Hospital in Texas USA, founded 1980s

Memorial Hermann Katy Hospital is a hospital in unincorporated Harris County, Texas, near Katy and in Greater Houston. It is a part of the Memorial Hermann Healthcare System. Pediatric care to the hospital is provided by doctors from Children's Memorial Hermann Hospital which treats infants, children, teens, and young adults age 0-21.

==History==
The hospital was established in the 1980s. In 1999 Memorial Hermann acquired the hospital.

In 1999 Memorial Hermann Hospital purchased a plot of land from HCA Inc. It established the Katy Hospital there. The hospital, licensed for 118 beds, was on Pin Oak Road in Katy, west of Katy Mills Mall. The hospital there had 100000 sqft of space. In 2005 the hospital system put the ex-HCA land and the campus on it for sale. A daylong move to the new $98 million facility occurred on Saturday December 9, 2006. The current hospital has about 300000 sqft of space.

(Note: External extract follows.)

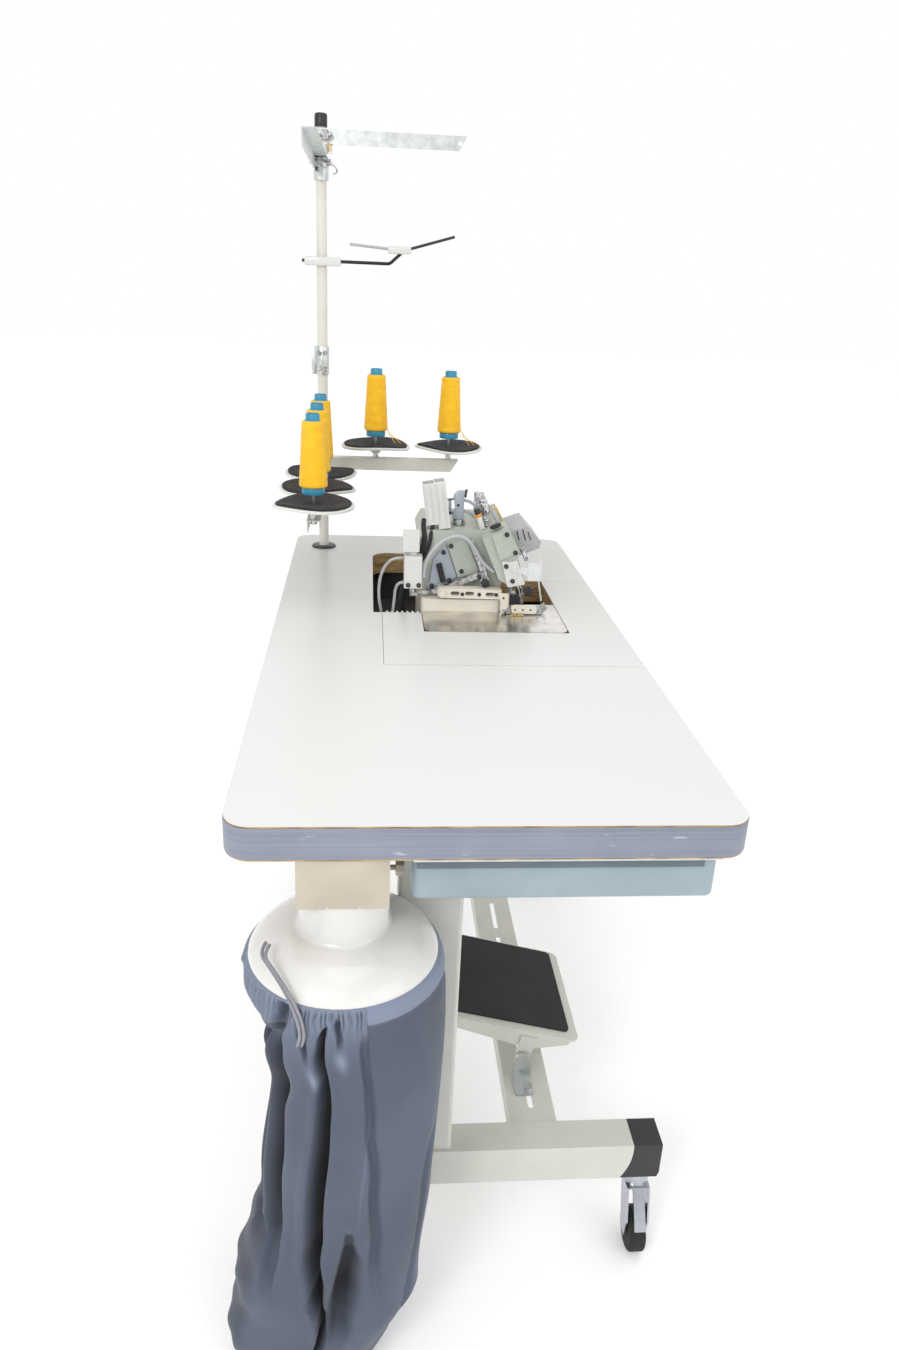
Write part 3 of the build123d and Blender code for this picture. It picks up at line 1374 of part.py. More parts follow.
pan_floor = tray_z0 + tray_t
upper_air = [
    (141, 60.3, 876), (141, 75, 876), (141, 89, 866), (141, 97, 850), (141, 101, 830), (141, 101, 808),
    (141, 97, 784), (142, 92, 760), (144, 88, 734), (145, 87, pan_floor + 0.4),
]
lower_air = [
    (134, 60.3, 836), (134, 68, 836), (134, 74, 826), (134, 75, 812), (133, 77, 790), (132, 80, 765),
    (131, 83, 735), (130, 84, pan_floor + 0.4),
]
grey_hose = [
    (132, 27.7, 846), (132, 27.6, 857), (132, 25, 870), (132, 19, 884), (132, 8, 900), (132, -8, 912),
    (132, -25, 917), (132, -41, 912), (132, -53, 898), (132, -62, 882), (132, -73, 867), (132, -88, 857),
]
with BuildPart() as hoses_and_cables:
    add(tube(upper_air, 2.5, "upper air tube"))
    add(tube(lower_air, 2.5, "lower air tube"))
    add(tube(grey_hose, 3, "grey hose"))
save(hoses_and_cables, "hoses_and_cables")
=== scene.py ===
# %% [markdown]
# # An overlock sewing machine on its wheeled table
# The machine has three kinds of piece: hard parts that already come from the CAD frame, soft goods
# such as the waste bag, and small trim on the sewing head.  The CAD parts stay where they are and get
# a finish.  Soft goods and trim are modelled here, each in its own cell, in metres, in the CAD's frame.

# %% Load the frame
import math

import bmesh
import bpy
from mathutils import Matrix, Vector


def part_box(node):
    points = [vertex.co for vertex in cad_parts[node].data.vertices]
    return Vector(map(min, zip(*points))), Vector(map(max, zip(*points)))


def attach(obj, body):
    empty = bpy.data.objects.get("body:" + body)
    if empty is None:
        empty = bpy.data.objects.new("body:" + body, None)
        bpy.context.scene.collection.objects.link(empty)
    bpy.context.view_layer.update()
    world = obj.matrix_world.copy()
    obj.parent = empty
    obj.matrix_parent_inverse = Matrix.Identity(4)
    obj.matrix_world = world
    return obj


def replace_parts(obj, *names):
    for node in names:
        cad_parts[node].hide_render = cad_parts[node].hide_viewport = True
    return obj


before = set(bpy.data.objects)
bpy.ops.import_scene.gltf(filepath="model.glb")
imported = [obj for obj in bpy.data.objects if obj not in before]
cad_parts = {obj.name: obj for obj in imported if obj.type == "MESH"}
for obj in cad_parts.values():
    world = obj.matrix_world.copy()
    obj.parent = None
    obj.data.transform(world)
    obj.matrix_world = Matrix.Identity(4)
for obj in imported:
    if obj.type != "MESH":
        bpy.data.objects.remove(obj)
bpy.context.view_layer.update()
print("frame holds", len(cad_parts), "nodes")

# %% [markdown]
# ## The camera
# The machine is seen along its table from the waste-bag end, from a little above the table.  Three
# turns describe such a view: to the side, down, and a small roll of the camera itself.  The camera's
# three axes are worked out from those angles, which is easier to read than Euler angles.

# %% Camera
camera_place = Vector((-1.43682, 0.12136, 1.30324))
aside = math.radians(-5.245)
down_turn = math.radians(21.81)
roll = math.radians(2.469)
ahead = Vector((
    math.cos(aside) * math.cos(down_turn), math.sin(aside) * math.cos(down_turn), -math.sin(down_turn),
))
level_right = Vector((math.sin(aside), -math.cos(aside), 0))
level_down = ahead.cross(level_right)
right = math.cos(roll) * level_right - math.sin(roll) * level_down
below = math.sin(roll) * level_right + math.cos(roll) * level_down
turn = Matrix((right, -below, -ahead)).transposed().to_4x4()
bpy.ops.object.camera_add()
camera = bpy.context.object
camera.name = "view_camera"
camera.matrix_world = Matrix.Translation(camera_place) @ turn
camera.data.lens = 26.38
camera.data.sensor_width = 36
camera.data.clip_end = 50
bpy.context.scene.camera = camera
print("camera lens", camera.data.lens, "mm")

# %% [markdown]
# ## Floor and light
# A plain pale floor and broad soft lights show the shapes without hard shadows; the floor isn't part
# of the machine.  Two small helpers come first: plug fills one input of a shader node, and feed fills
# several by name.  Every finish below is made with them.

# %% Floor and studio light
def clear_selection():
    """Back to object mode with nothing selected, as every new piece starts."""
    if bpy.context.mode != "OBJECT":
        bpy.ops.object.mode_set(mode="OBJECT")
    bpy.ops.object.select_all(action="DESELECT")


def plug(socket, value):
    """Fill one input: a socket is linked in, a plain value is typed in."""
    if isinstance(value, bpy.types.NodeSocket):
        socket.id_data.links.new(value, socket)
    else:
        socket.default_value = value


def feed(node, **inputs):
    """Fill a node's inputs by name, with _ for a space."""
    for name, value in inputs.items():
        plug(node.inputs[name.replace("_", " ")], value)
    return node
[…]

In October 2013 the hospital held a groundbreaking for a 100000 sqft patient tower. Construction of the facility, with an estimated cost of $70 million began in early 2014, and began accommodating patients in January 2016. It has increased the hospital's bed count from 144 to over 200. The new tower has a larger ICU and IMU, new laboratory facilities, has increased number of surgical suits, a Level III NICU, a new cardiac catheterization lab, additional office space, and room for approximately 80 more patient care rooms.

Professional building 2 was constructed in 2014/15 and was completed in the fall of 2015.